We purchased the house in 1987 in a fairly neglected condition but structurally sound. The previous owners bought the house from the estate of the deceased Mrs Joki, the original owner who died in the house in 1985. The garage was converted into a hairdressing salon with odd arched windows. This was fortunately the only change to the house which, apart from missing light fittings, was original down to the door knobs.

The space requirements of our family made it necessary to extend the house. Here our 'Partnership with Pabst' began.

The addition was an opportunity to strengthen his space progression concept. The existing flat-roofed scullery and laundry became generator of a low south-west wing containing guest bedroom with bathroom and garage. A passage curves into the garage to create a vehicular entrance, echoing the main entrance. The garage also opens towards the garden to link the forecourt and the garden beyond. The wing defines the forecourt as a public space and the garden as a private space, within the larger approach space defined by tall Privet and Jacaranda trees. The focus of vehicle traffic has been moved away from the house to the new extension thus giving a stronger emphasis on the front door.

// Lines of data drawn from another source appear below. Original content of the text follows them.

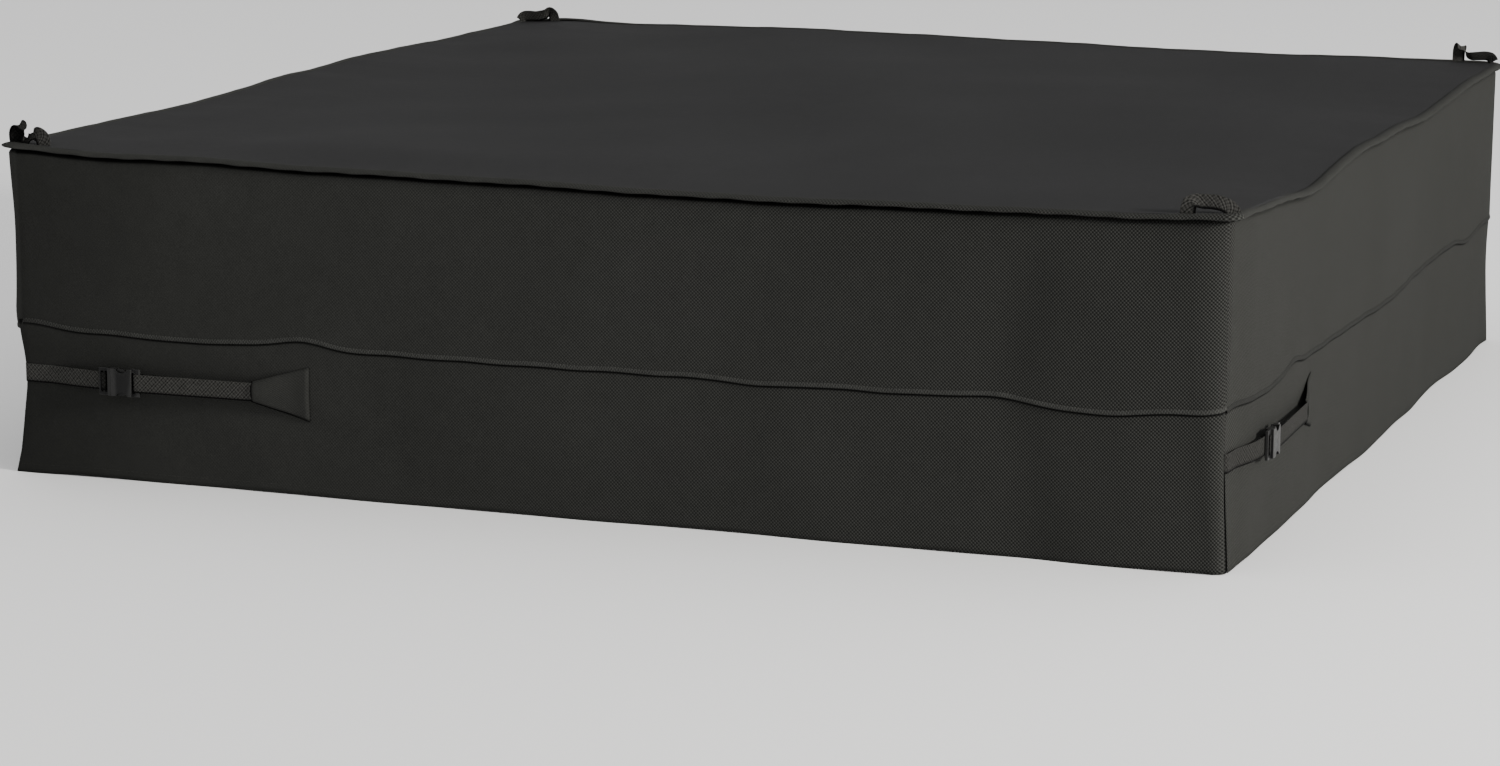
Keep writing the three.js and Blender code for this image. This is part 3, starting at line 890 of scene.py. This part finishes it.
def make_patches():
    """Trapezoids of cloth, turned under at their edges, that hold the straps' ends."""
    for side in SIDES:
        along = stretch_steps(PATCH_START, PATCH_END, 2.5 * MM)
        share = (along - PATCH_START) / (PATCH_END - PATCH_START)
        half = PATCH_SHORT_HALF + (PATCH_HALF_HEIGHT - PATCH_SHORT_HALF) * share
        across = np.linspace(-1, 1, 33)[:, None]
        level = STRAP + across * half[None]
        from_low = (1 + across) * half[None]
        from_high = (1 - across) * half[None]
        from_short = (along - PATCH_START)[None] + 0 * across
        from_long = (PATCH_END - along)[None] + 0 * across
        edge = np.minimum.reduce([from_low, from_high, from_short, from_long])
        rise = PATCH_RISE * ramp(edge, -0.001, 0.006) + 0.7 * MM * np.sin(share * 5)[None]
        lift = (1 - ramp(along, PATCH_START - 0.02, PATCH_START + 0.085))[None]
        rise = rise + (PATCH_LIFT + 3 * MM) * lift * np.cos(across * 0.7)
        run = along[None] - CORNER_RADIUS
        out = wall_out(side, run, level) + rise - 0.4 * MM
        points = on_wall(side, run, level, out)
        # Painted shadow along the patch's lower and short edges, and a lighter painted shade along its
        # long edge.
        shade = np.maximum.reduce([
            1 - ramp(from_low, *PATCH_EDGE_SHADOW),
            1 - ramp(from_short, *PATCH_EDGE_SHADOW),
            0.5 * (1 - ramp(from_long, 0.5 * MM, 2.6 * MM)),
        ])
        obj = grid_mesh(f"strap_patch_cloth_{side}", points, along, across[:, 0] * PATCH_HALF_HEIGHT,
                        MATERIALS["patch"], shade=shade)
        solidify(obj, CLOTH, 1.0)
        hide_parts(f"strap_patch_{side}")
        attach(obj, "cover")


# ---------------------------------------------------------------- straps and buckles


def beside(side, along, out, level):
    """A point in a side's own frame: along from its left-hand corner, out from its face."""
    return turned(side, np.array([-HALF + along, -HALF - out, level]))


STRAP_STEP = 2 * MM
STRAP_SHADE = {"right": 0.45}  # painted shade: the strap on the right-hand side is painted darker


def strap_ribbon(name, side, places, material):
    """A strap on edge, along (along, out, painted shade) places."""
    path = [beside(side, along, out, STRAP) for along, out, _ in places]
    painted_shade = [max(place[2], STRAP_SHADE.get(side, 0)) for place in places]
    widths = [(0, 0, 1)] * len(path)
    return ribbon(name, path, widths, STRAP_WIDTH, WEBBING, material, STRAP_STEP, painted_shade)


def on_skin(side, along):
    """How far out a strap's mid plane lies where it rests on the skirt."""
    return float(wall_out(side, np.array(along - CORNER_RADIUS), np.array(STRAP))) + 2.6 * MM


BUCKLE_START = INSERT_LOW.x + HALF
BUCKLE_END = SOCKET_HIGH.x + HALF


FIRST_SLOT = BUCKLE_START + 5.75 * MM
SECOND_SLOT = FIRST_SLOT + 8 * MM
SOCKET_SLOT = BUCKLE_END - 10 * MM


def make_straps():
    """On each side the strap from the corner to the buckle, and the one from there to the patch."""
    layer = 3.7 * MM  # from a bar's mid plane to the strap on it
    behind = BUCKLE_OUT - layer - 0.5 * MM
    back = behind - 2.6 * MM
    front = BUCKLE_OUT + layer
    under = BUCKLE_OUT - layer
    for side in SIDES:
        drawn = float(wall_out(side, np.array(0.006), np.array(STRAP)))
        edge = flap_edge(side, STRAP) + CORNER_RADIUS
        # Each place's third value is painted shade: where the strap goes into the slit and through the
        # buckle's slots.
        corner = strap_ribbon(f"corner_strap_webbing_{side}", side, [
            (edge + 0.004, drawn - 0.010, 1), (edge - 0.001, drawn - 0.005, 0.5),
            (edge - 0.0015, drawn - 0.001, 0), (edge + 0.005, on_skin(side, edge + 0.005), 0),
            (0.045, on_skin(side, 0.045), 0), (0.070, on_skin(side, 0.070), 0),
            (0.118, max(on_skin(side, 0.118), 0.0068), 0), (0.158, behind, 0),
            (BUCKLE_START - 2 * MM, behind, 0), (BUCKLE_START + 1 * MM, behind, 1),
            (FIRST_SLOT - 1 * MM, behind, 1), (FIRST_SLOT, behind + 2 * MM, 1),
            (FIRST_SLOT, front - 1 * MM, 1), (FIRST_SLOT + 1.2 * MM, front, 0.7),
            (SECOND_SLOT - 1.2 * MM, front, 0.7), (SECOND_SLOT, front - 1 * MM, 1),
            (SECOND_SLOT, behind, 1), (SECOND_SLOT - 2 * MM, back, 1), (BUCKLE_START - 4 * MM, back, 1),
        ], MATERIALS["webbing"])
        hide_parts(f"corner_strap_{side}")
        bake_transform(corner)
        # Here the third value is painted shade in the socket's slot and behind the socket.
        patch = strap_ribbon(f"patch_strap_webbing_{side}", side, [
            (PATCH_START + 0.012, PATCH_LIFT - 0.001, 0), (PATCH_START - 0.004, PATCH_LIFT + 0.001, 0),
            (0.432, PATCH_LIFT + 0.0018, 0), (0.362, 0.0165, 0), (0.302, 0.0185, 0),
            (0.262, 0.0192, 0), (BUCKLE_END, front, 0), (SOCKET_SLOT + 1.5 * MM, front, 0.2),
            (SOCKET_SLOT, front - 1.5 * MM, 1), (SOCKET_SLOT, under + 1.5 * MM, 1),
            (SOCKET_SLOT + 1.5 * MM, under, 1), (BUCKLE_END, under, 1), (0.262, 0.0150, 1),
            (0.300, 0.0142, 1),
        ], MATERIALS["webbing"])
        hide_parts(f"patch_strap_{side}")
        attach(patch, "cover")


MERGE_DISTANCE = 1e-6
FLAT_ANGLE = math.radians(1)
SHARP_ANGLE = math.radians(18)


def moulded(node, name, radius, body):
    """The CAD node's own shape with the rounded edges of a moulding."""
    mesh = bmesh.new()
    mesh.from_mesh(NODES[node].data)
    bmesh.ops.remove_doubles(mesh, verts=mesh.verts, dist=MERGE_DISTANCE)
    bmesh.ops.dissolve_limit(mesh, angle_limit=FLAT_ANGLE, verts=mesh.verts, edges=mesh.edges)
    joined = [edge for edge in mesh.edges if len(edge.link_faces) == 2]
    sharp = [edge for edge in joined if edge.calc_face_angle(0) > SHARP_ANGLE]
    bmesh.ops.bevel(mesh, geom=sharp, offset=radius, segments=3, profile=0.6, affect="EDGES",
                    clamp_overlap=True)
    bmesh.ops.triangulate(mesh, faces=[face for face in mesh.faces if len(face.verts) > 4])
    data = bpy.data.meshes.new(name)
    mesh.to_mesh(data)
    mesh.free()
    data.shade_smooth()
    data.materials.append(MATERIALS["plastic"])
    obj = link(bpy.data.objects.new(name, data))
    normals = obj.modifiers.new("normals", "WEIGHTED_NORMAL")
    normals.keep_sharp = True
    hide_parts(node)
    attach(obj, body)


SOCKET_EDGE = 0.9 * MM
INSERT_EDGE = 0.7 * MM


def make_buckles():
    for side in SIDES:
        moulded(f"buckle_socket_{side}", f"buckle_socket_moulding_{side}", SOCKET_EDGE, "cover")
        moulded(f"buckle_insert_{side}", f"buckle_insert_moulding_{side}", INSERT_EDGE, f"insert_{side}")
        for arm in (f"upper_{side}", f"lower_{side}"):
            moulded(f"buckle_arm_{arm}", f"buckle_arm_moulding_{arm}", INSERT_EDGE, f"arm_{arm}")


# ---------------------------------------------------------------- handles

# Each handle as (from the corner along the edge, inward from the edge, height, width direction),
# in millimetres; the width direction is (along, inward, up).
HANDLE_WIDTH = 25 * MM
# the painted shadow along a handle's lower selvedge is wider
HANDLE_EDGE_SHADOW = 5 * MM
HANDLE_STEP = 2.5 * MM
HANDLES = {
    "front_right": [
        (78, 7, -4, (1, 0, 0)), (78, 7, 5, (1, 0, 0)), (77, 8, 14, (1, 0, 0.1)),
        (74, 10, 21, (0.9, 0.2, 0.4)), (66, 15, 23, (0.3, 0.6, 0.8)), (55, 17, 22, (0, 0.5, 0.85)),
        (41, 17, 22, (0, 0.5, 0.85)), (26, 16, 20, (0, 0.5, 0.8)), (13, 15, 14, (-0.3, 0.5, 0.6)),
        (5, 12, 4, (-0.7, 0.4, 0.6)),
    ],
    "front_left": [
        (10, 14, 2, (0.8, 0.5, 0)), (6, 15, 18, (0.8, 0.5, 0)), (6, 16, 31, (0.7, 0.6, 0.2)),
        (12, 17, 41, (0.3, 0.7, 0.4)), (19, 18, 33, (-0.3, 0.7, 0.3)), (18, 18, 23, (-0.5, 0.7, 0.2)),
        (24, 18, 16, (-0.3, 0.6, 0.6)), (33, 17, 20, (0.5, 0.5, 0.8)), (43, 16, 27, (0.3, 0.4, 1)),
        (53, 15, 24, (-0.2, 0.5, 0.8)), (60, 12, 16, (0.8, 0.3, 0.3)), (64, 8, 0, (1, 0, 0)),
    ],
    "back_right": [
        (80, 8, -3, (1, 0, 0)), (80, 8, 10, (1, 0, 0)), (79, 9, 24, (1, 0, 0.1)),
        (75, 12, 32, (0.9, 0.2, 0.3)), (67, 15, 24, (0.5, 0.5, 0.6)), (56, 15, 14, (0, 0.6, 0.6)),
        (40, 15, 14, (0, 0.6, 0.65)), (24, 15, 15, (0, 0.55, 0.7)), (13, 15, 12, (-0.3, 0.4, 0.7)),
        (8, 14, 4, (-0.3, 0.3, 0.8)),
    ],
    "back_left": [
        (86, 8, -3, (1, 0, 0)), (86, 9, 8, (1, 0, 0)), (84, 11, 22, (1, 0.2, 0.1)),
        (76, 14, 28, (0.6, 0.4, 0.6)), (64, 16, 20, (0.1, 0.5, 0.9)), (48, 16, 16, (0, 0.5, 1)),
        (30, 15, 16, (0, 0.4, 1)), (16, 14, 13, (0, 0.3, 1)), (9, 14, 4, (-0.6, 0.2, 0.8)),
    ],
}

# Painted shade on the webbing at each handle's first and last point.
HANDLE_SHADE = {"front_left": (0.9, 0.2), "front_right": (0.1, 0.2)}


def make_handles():
    for place, points in HANDLES.items():
        edge, hand = place.split("_")
        sign_y = -1 if edge == "front" else 1
        sign_x = -1 if hand == "left" else 1
        along = np.array([-sign_x, 0, 0])
        inward = np.array([0, -sign_y, 0])
        up = np.array([0, 0, 1])
        axes = np.array([along, inward, up])
        corner = np.array([sign_x * HALF, sign_y * HALF, TOP + 1 * MM])
        path = [corner + MM * np.array(point[:3]) @ axes for point in points]
        widths = [np.array(point[3]) @ axes for point in points]
        shade = np.linspace(*HANDLE_SHADE.get(place, (0.0, 0.0)), len(path))
        obj = ribbon(f"handle_webbing_{place}", path, widths, HANDLE_WIDTH, WEBBING,
                     MATERIALS["webbing"], HANDLE_STEP, shade, HANDLE_EDGE_SHADOW)
        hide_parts(f"handle_{place}")
        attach(obj, f"handle_{place}")


# ---------------------------------------------------------------- floor and lights


FLOOR_REACH = 30
FLOOR_COLOUR = (0.82, 0.82, 0.82, 1)
WORLD_COLOUR = (1.0, 1.0, 1.0, 1)
WORLD_STRENGTH = 1.0
KEY_PLACE = Vector((9.8, -2.7, 3.3))
KEY_TARGET = Vector((0.8, 0, 0.3))
KEY_SIZE = 1.8
KEY_POWER = 2000
KEY_COLOUR = (1.0, 0.98, 0.94)


def make_floor():
    mesh = bpy.data.meshes.new("floor")
    corners = [(x * FLOOR_REACH, y * FLOOR_REACH, 0) for x, y in ((-1, -1), (1, -1), (1, 1), (-1, 1))]
    mesh.from_pydata(corners, [], [(0, 1, 2, 3)])
    shader = Shader("floor_pale")
    mesh.materials.append(shader.surface(Base_Color=FLOOR_COLOUR, Roughness=0.9))
    link(bpy.data.objects.new("floor", mesh))


def make_world():
    world = bpy.data.worlds.new("studio")
    bpy.context.scene.world = world
    world.use_nodes = True
    background = world.node_tree.nodes["Background"]
    background.inputs[0].default_value = WORLD_COLOUR
    background.inputs[1].default_value = WORLD_STRENGTH


def make_key_light():
    data = bpy.data.lights.new("key", "AREA")
    data.shape = "DISK"
    data.size = KEY_SIZE
    data.energy = KEY_POWER
    data.color = KEY_COLOUR
    light = link(bpy.data.objects.new("key", data))
    light.location = KEY_PLACE
    light.rotation_euler = (KEY_PLACE - KEY_TARGET).to_track_quat("Z", "Y").to_euler()


make_top()
make_welt()
make_upper_skirt()
make_lower_skirts()
make_lap_seam()
make_patches()
make_straps()
make_buckles()
make_handles()
make_floor()
make_world()
make_key_light()
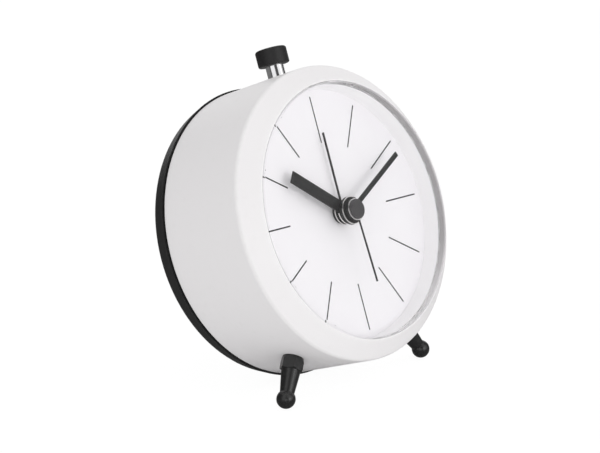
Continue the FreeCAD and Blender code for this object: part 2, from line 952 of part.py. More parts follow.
def make_minute_hand():
    plate = hand_plate(minute_length, minute_width, minute_disc_radius, minute_tube_radius, minute_height)
    front_y = hand_thickness - minute_height
    hub = tube(minute_disc_radius, minute_tube_radius, front_y, front_y + minute_hub_depth - hand_thickness)
    return hand_at(join(plate, hub), minute_angle)


def make_second_hand():
    front_y = -second_height
    half = second_width / 2
    arm = slab([(-half, 0), (half, 0), (half, second_length), (-half, second_length)],
               front_y, front_y + hand_thickness)
    hub = turned([
        (second_arbor_radius, front_y),
        (second_hub_radius, front_y),
        (second_hub_radius, front_y + second_hub_depth),
        (second_arbor_radius, front_y + second_hub_depth),
    ])
    return hand_at(join(arm, hub).cut(rod(second_arbor_radius, front_y, 0)), second_angle)


def make_second_cap():
    rear_y = -second_height
    front_y = rear_y - second_cap_height
    return turned([
        (0, front_y),
        (second_cap_radius - second_cap_bevel, front_y),
        (second_cap_radius, front_y + second_cap_bevel),
        (second_cap_radius, rear_y),
        (0, rear_y),
    ])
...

The forecourt was paved with cobble paving in a circular pattern which reflects the curved facade of the house and visually increases the forecourt space.

The garage-cum-hair-salon was converted into a family room. The existing windows on the east side were repeated on the forecourt facade and the new extension. Half of the view window if the lounge was repeated on the north side of the family room affording generous views through the Jacaranda trees.


Another view of the Joki House


The intelligent zoning of the house by Pabst was remarkably modern after fifty years and largely suited the needs of our family. Very few alterations were required. The only structural change was the partial removal of the pantry wall to form a breakfast nook. The kitchen scullery and laundry was refitted with cupboards in the scullery and pantry. An additional screen wall in the yard screened the outbuildings and created a kitchen patio.


Joki House Kitchen


Upstairs a toilet was installed in the north bathroom and built-in-cupboards were installed in every bedroom. The door-high cupboards were treated like wardrobes against the wall in order not to interfere with the space and geometric ceiling patterns.Time is the ultimate test for quality in architecture. Timeless qualities should be our frame of reference and point of departure to create meaningful architecture. Appropriate recognition of these values is the essence of our partnership with Pabst.